Now Playing: Tests for Two Means in a Cluster-Randomized Design (3:46)
When comparing two means in a cluster-randomized design, the samples for each group consist of a number of clusters for each group. For example, patients at a hospital would be a cluster, with a number of hospitals assigned to each of two treatments.
The Tests for Two Means in a Cluster-Randomized Design procedure in PASS is used to determine the needed number of clusters, the needed cluster size, or the power associated with a stated number of clusters and cluster sizes.
In this video, we will focus on solving for the number of clusters needed to properly power the study.
The test will be a two-sided T-test, which is based on the number of subjects, as described in recent publications.
The power is set to 0.90 and alpha is set to 0.05.
We will enter a variety of cluster sizes, to determine the effect of cluster-size on the needed number of clusters.

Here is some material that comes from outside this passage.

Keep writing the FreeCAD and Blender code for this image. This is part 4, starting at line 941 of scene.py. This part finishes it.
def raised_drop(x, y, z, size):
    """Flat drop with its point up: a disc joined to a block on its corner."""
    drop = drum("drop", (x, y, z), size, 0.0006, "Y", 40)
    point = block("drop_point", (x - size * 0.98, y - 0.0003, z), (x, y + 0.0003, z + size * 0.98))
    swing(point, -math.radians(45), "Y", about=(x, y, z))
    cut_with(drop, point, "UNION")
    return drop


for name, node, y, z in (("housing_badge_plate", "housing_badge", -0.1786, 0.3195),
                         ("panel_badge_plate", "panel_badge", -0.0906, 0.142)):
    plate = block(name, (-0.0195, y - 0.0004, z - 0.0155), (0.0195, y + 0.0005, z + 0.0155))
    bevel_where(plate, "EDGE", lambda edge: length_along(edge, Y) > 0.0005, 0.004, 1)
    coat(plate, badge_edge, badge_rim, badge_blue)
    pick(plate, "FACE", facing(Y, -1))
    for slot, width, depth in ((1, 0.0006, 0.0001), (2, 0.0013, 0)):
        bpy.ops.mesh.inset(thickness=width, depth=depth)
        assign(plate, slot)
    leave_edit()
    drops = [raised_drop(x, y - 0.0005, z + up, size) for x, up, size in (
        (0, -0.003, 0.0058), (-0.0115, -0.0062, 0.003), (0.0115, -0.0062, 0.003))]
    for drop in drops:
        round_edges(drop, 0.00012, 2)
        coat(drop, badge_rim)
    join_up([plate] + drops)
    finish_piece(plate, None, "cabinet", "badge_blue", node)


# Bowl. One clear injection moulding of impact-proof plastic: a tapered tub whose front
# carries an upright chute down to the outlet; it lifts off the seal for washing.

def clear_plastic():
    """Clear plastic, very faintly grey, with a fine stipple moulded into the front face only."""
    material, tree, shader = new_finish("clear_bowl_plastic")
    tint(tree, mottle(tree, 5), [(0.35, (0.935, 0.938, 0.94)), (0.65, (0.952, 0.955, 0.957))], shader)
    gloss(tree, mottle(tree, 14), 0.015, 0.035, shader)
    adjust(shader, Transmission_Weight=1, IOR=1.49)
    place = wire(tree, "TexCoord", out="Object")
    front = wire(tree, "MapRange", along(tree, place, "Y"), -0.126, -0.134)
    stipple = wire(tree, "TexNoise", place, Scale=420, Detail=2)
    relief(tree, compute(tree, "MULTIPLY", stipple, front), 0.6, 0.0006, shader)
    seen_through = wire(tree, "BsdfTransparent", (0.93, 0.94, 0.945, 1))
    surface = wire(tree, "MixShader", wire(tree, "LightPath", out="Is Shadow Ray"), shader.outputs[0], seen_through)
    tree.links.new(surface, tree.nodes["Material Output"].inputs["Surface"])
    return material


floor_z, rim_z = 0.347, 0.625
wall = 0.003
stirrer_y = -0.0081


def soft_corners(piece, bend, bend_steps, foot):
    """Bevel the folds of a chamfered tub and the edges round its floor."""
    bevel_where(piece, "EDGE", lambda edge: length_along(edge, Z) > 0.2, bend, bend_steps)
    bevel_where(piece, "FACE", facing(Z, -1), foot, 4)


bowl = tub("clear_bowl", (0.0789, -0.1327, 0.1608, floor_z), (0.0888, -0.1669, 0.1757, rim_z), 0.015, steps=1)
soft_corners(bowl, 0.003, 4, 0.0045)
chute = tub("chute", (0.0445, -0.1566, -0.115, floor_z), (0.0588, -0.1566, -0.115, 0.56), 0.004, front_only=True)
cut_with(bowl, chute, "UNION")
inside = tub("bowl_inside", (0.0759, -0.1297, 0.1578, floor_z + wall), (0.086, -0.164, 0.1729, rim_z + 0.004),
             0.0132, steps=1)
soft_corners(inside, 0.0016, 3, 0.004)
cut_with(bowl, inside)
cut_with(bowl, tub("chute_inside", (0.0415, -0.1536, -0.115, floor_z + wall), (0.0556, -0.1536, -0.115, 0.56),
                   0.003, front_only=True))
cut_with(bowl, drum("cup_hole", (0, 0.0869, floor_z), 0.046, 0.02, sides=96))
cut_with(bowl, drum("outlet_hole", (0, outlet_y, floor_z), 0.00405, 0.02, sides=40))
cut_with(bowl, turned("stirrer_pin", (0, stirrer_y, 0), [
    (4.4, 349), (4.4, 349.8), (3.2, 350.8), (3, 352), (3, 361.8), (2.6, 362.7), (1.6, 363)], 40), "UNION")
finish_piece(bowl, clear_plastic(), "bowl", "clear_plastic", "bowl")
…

We would like to have the number of clusters and the cluster sizes be the same in both groups.
We will also examine a variety of values for the coefficient of variation.
We would like to base the calculations on a true mean difference of 16.2 and standard deviations of 20, 30, 40, and 50.
Based on other similar studies, we use a value of 0.027 for the intra-cluster correlation.
The Calculate button is pressed to generate the estimated number of clusters needed.
Each line represents a different combination of parameters. There are 80 lines, since we chose 5 cluster sizes, 4 coefficient of variation values, and 4 standard deviations.
The first line shows that 8 clusters are needed in each group to achieve 90% power for the case of a cluster size of 5, a coefficient of variation of 0.4, a standard deviation of 20, and so forth.
If we examine the column of powers produced, we notice that many are considerably higher than 0.9. This is due to the number of individuals that are added when adding a single cluster to each group to achieve the desired power. Since the power jumps with each cluster, the resulting values are often well above the specified power.
A variety of plots are given at the end of the report. Each plot shows the needed number of clusters for various combinations of varied parameters.
The final plot shows number of clusters needed for all 80 parameter combinations.